What’s the purpose of live albums? Fillers while ardent fans await the next studio release? “Contractual obligation”? Money spinners? Memento for those in attendance? Homework for those that weren’t? Fifteen years and six albums in and High On Fire are releasing another live album – recorded in late 2012 – this time in not one but two parts, no, sorry, “volumes”. Featuring career-spanning material, the combined track listing is a pretty good representation of the band at their best, and so is the performance. As on the band’s studio releases, Kensel’s drumming is tight, his sledgehammer-heavy beats spitting sweat from the speakers, Matz’s low register rumble is all a-thunder, Pike’s guitar spews out angry riffs and reverbed-into-the-cosmos lead breaks, and his gargled growl is gargantuan.

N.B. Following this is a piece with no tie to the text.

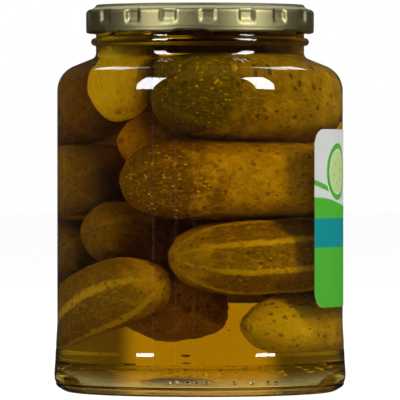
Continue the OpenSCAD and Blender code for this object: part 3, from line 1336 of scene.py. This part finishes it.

Listening to the albums back to back provides an interesting overview of the band’s development as they made the long transition from the-guy-from-Sleep’s-other-band to become accepted as a band in their own right. ’10,000 Years’ (on Vol.1) and ‘Blood From Zion’ (the penultimate track on Vol.2) from their 1999 debut EP stand up well against the more recent material, particularly that from 2012’s De Vermis Mysteriis. What lets these two albums down is that they aren’t being released as one. It could have been released as a double-CD digipack with all the trimmings. They could have perhaps knocked off a track or two and released it as one CD. Better yet, they could have recorded a live DVD with a bunch of extras such as interviews, backstage antics, sound-check footage, perhaps even including the compulsory footage shot from the tour bus window of mountains in the distance as they make their way across the deserts of New York City…
As an advertisement for High on Fire shows, it’s a pretty good campaign, as it is for the rest of their catalogue. A necessity? Not really. One for the completists? If you must. New to the band? Check out 2012’s De Vermis Mysteriis. Or you could just go see them live.